Alternatively, Direct Volume Rendering seems intuitive enough however, computationally expensive and potentially inefficient in and of itself. Indirect Volume Rendering using an algorithm such as marching cubes might also employ a bit of a learning curve it seems.

Somewhere in the pdf of the 2nd link it talks about cut plane views in order to see slices of the fractal.

Question:

Why not use cut planes as a rendering method?

• 1) Using a modified ray tracing algorithm, say we put the observer at point Q at the origin (0, 0, 0).

• 2) Let us then emit rays from the origin toward the incident plane spanned by y & z point combinations that is slicing the fractal.

• 3) Calculate the distance to the fractal surface using the algorithm in the 1st link. If the x component of computed distance is within a certain tolerance, dx of the slicing plane, then the y & z coordinates along with the x value of the slicing plane are stored as the x, y, z coordinates. These coordinates are now representative of the surface at that specific slice in x.

• 4) Let us say that the slicing plane has one degree of freedom in the x direction. By moving the plane in its degree of freedom, we can receive yet another set of x, y, z coordinates for a given slice.

• 5) The final result is a calculable surface generated by the point cloud created in the previous steps.

• 6) Additionally, the degree of freedom of the slicing plane can be altered to create an another point cloud which can then be verified against the previous as a means of post-processing.

Please see the image below as a visual aid (the sphere represents the MandelBulb).

Below is my Python code so far, adapted from the first link. I successfully generate the plane of points and am able to get the directions from the origin to the points on the plane. There must be something fundamentally flawed in the distance estimator function because thats where everything breaks down and I get nans for the total distances

def get_plane_points(x, y_res=500, z_res=500, y_min=-10, y_max=10, z_min=-10, z_max=10):
    y = np.linspace(y_min, y_max, y_res)
    z = np.linspace(z_min, z_max, z_res)
    x, y, z = np.meshgrid(x, y, z)

    x, y, z = x.reshape(-1), y.reshape(-1) , z.reshape(-1)

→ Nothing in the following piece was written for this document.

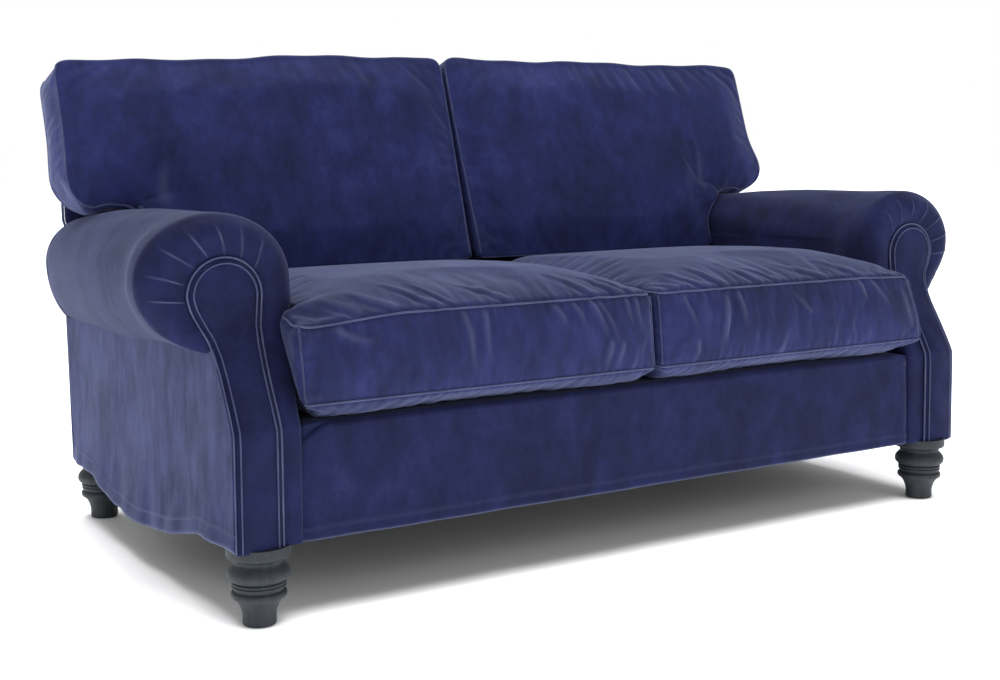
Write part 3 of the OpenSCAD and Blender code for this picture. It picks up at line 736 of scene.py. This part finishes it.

    P = np.vstack((x, y, z)).T
    return P


def get_directions(P):
    v = np.array(P - 0)
    v = v/np.linalg.norm(v, axis=1)[:, np.newaxis]
    return v


@jit
def DistanceEstimator(positions, plane_loc, iterations, degree):
    m = positions.shape[0]

    x, y, z = np.zeros(m), np.zeros(m), np.zeros(m)
    x0, y0, z0 = positions[:, 0], positions[:, 1], positions[:, 2]

    dr = np.zeros(m) + 1
    r = np.zeros(m)

    theta = np.zeros(m)
    phi = np.zeros(m)
    zr = np.zeros(m)

    for _ in range(iterations):
        r = np.sqrt(x * x + y * y + z * z)

        dx = .01
        x_loc = plane_loc
        idx = (x < x_loc + dx) & (x > x_loc - dx)
        dr[idx] = np.power(r[idx], degree - 1) * degree * dr[idx] + 1.0

        theta[idx] = np.arctan2(np.sqrt(x[idx] * x[idx] + y[idx] * y[idx]), z[idx])
        phi[idx] = np.arctan2(y[idx], x[idx])

        zr[idx] = r[idx] ** degree
        theta[idx] = theta[idx] * degree
        phi[idx] = phi[idx] * degree

        x[idx] = zr[idx] * np.sin(theta[idx]) * np.cos(phi[idx]) + x0[idx]
        y[idx] = zr[idx] * np.sin(theta[idx]) * np.sin(phi[idx]) + y0[idx]
        z[idx] = zr[idx] * np.cos(theta[idx]) + z0[idx]

    return 0.5 * np.log(r) * r / dr


def trace(directions, plane_location, max_steps=50, iterations=50, degree=8):
    total_distance = np.zeros(directions.shape[0])
    keep_iterations = np.ones_like(total_distance)
    steps = np.zeros_like(total_distance)

    for _ in range(max_steps):
        positions = total_distance[:, np.newaxis] * directions
        distance = DistanceEstimator(positions, plane_location, iterations, degree)
        total_distance += distance * keep_iterations
        steps += keep_iterations

    # return 1 - (steps / max_steps) ** power
    return total_distance


def run():
    plane_location = 2
    plane_points = get_plane_points(x=plane_location)
    directions = get_directions(plane_points)
    distance = trace(directions, plane_location)

    return distance

I am eager to hear thoughts on this and what limitations/issues I may encounter. Thanks in advance for the help!

Answer 1

If I am not mistaken, it is not impossible for this algorithm to work. There is inherent potential for problems with any assumptions made about the internal structure of the MandelBulb and what positions an observer is allowed to occupy. That is, if the observer is known to initially be in a zone of convergence then the ray tracing algorithm with return nothing meaningful since the furthest distance that could be measured is 0. This is due to the fact that the current ray tracing algorithm terminates upon first contact with the surface. It is likely this could be altered, however.

Rather than slicing the fractal with plane P, it might make more sense to prevent the termination of the ray upon first contact and instead, terminate based on a distance thats known to exist past the surface of the MandelBulb.